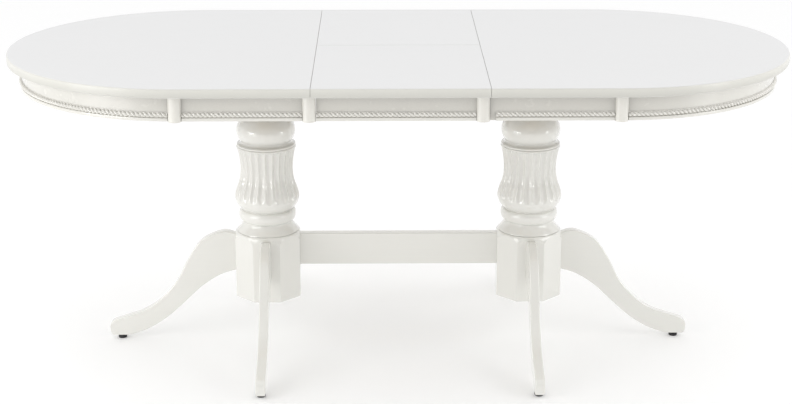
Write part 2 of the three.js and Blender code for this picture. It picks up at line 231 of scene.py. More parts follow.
def lacquer(name, axis, tint, crevice_shade, roughness, reach=0.0022, rim_shaded_tint=None,
            shade_under_top=None, shade_under_top_heights=None, end_light_tint=None, coat=(0.9, 0.08)):
    """Satin lacquer on wood: a faint random change of tint, grain that tells through, fine orange peel,
    and painted light and shade.

    reach is how near a neighbour makes a crevice; crevices take the crevice tint, which is painted shade.
    The rim tint, when given, is painted shade on the table top's rim, taken by its upright faces and
    darker still towards its foot. The shade under the top is painted shade, given as (share of the tint
    left where the surface is closed in, how far to look, the openness where that starts, the openness
    where it ends), with the pair of heights between which it comes in. The paler tint reached round the
    curved ends is painted light.
    coat is the weight and roughness of the clear coat.
    """
    nodes = Nodes(name)
    clouds = nodes.noise((1, 1, 1), 2.5, 1)
    tint_drift_and_painted_light = nodes.mix(nodes.ramp(clouds, 0.2, 0.8, 0, 1), tint, shade(tint, 0.99))
    grain = nodes.noise(grain_stretch(axis), 4, 4, 0.6)
    tint_drift_and_painted_light = nodes.mix(nodes.ramp(grain, 0.35, 0.75, 0, 0.25), tint_drift_and_painted_light, shade(tint, 0.95))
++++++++
■ TASK TO COMPLETE
Write out the whole listing exactly.

■ RESULT FOR THIS EXERCISE
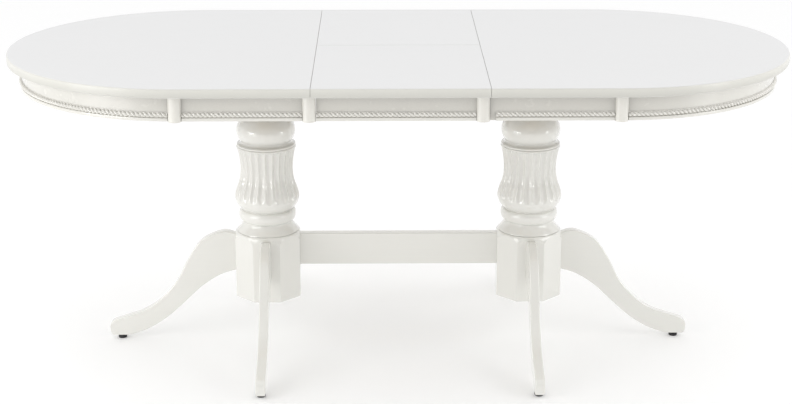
Write part 2 of the three.js and Blender code for this picture. It picks up at line 231 of scene.py. More parts follow.
def lacquer(name, axis, tint, crevice_shade, roughness, reach=0.0022, rim_shaded_tint=None,
            shade_under_top=None, shade_under_top_heights=None, end_light_tint=None, coat=(0.9, 0.08)):
    """Satin lacquer on wood: a faint random change of tint, grain that tells through, fine orange peel,
    and painted light and shade.

    reach is how near a neighbour makes a crevice; crevices take the crevice tint, which is painted shade.
    The rim tint, when given, is painted shade on the table top's rim, taken by its upright faces and
    darker still towards its foot. The shade under the top is painted shade, given as (share of the tint
    left where the surface is closed in, how far to look, the openness where that starts, the openness
    where it ends), with the pair of heights between which it comes in. The paler tint reached round the
    curved ends is painted light.
    coat is the weight and roughness of the clear coat.
    """
    nodes = Nodes(name)
    clouds = nodes.noise((1, 1, 1), 2.5, 1)
    tint_drift_and_painted_light = nodes.mix(nodes.ramp(clouds, 0.2, 0.8, 0, 1), tint, shade(tint, 0.99))
    grain = nodes.noise(grain_stretch(axis), 4, 4, 0.6)
    tint_drift_and_painted_light = nodes.mix(nodes.ramp(grain, 0.35, 0.75, 0, 0.25), tint_drift_and_painted_light, shade(tint, 0.95))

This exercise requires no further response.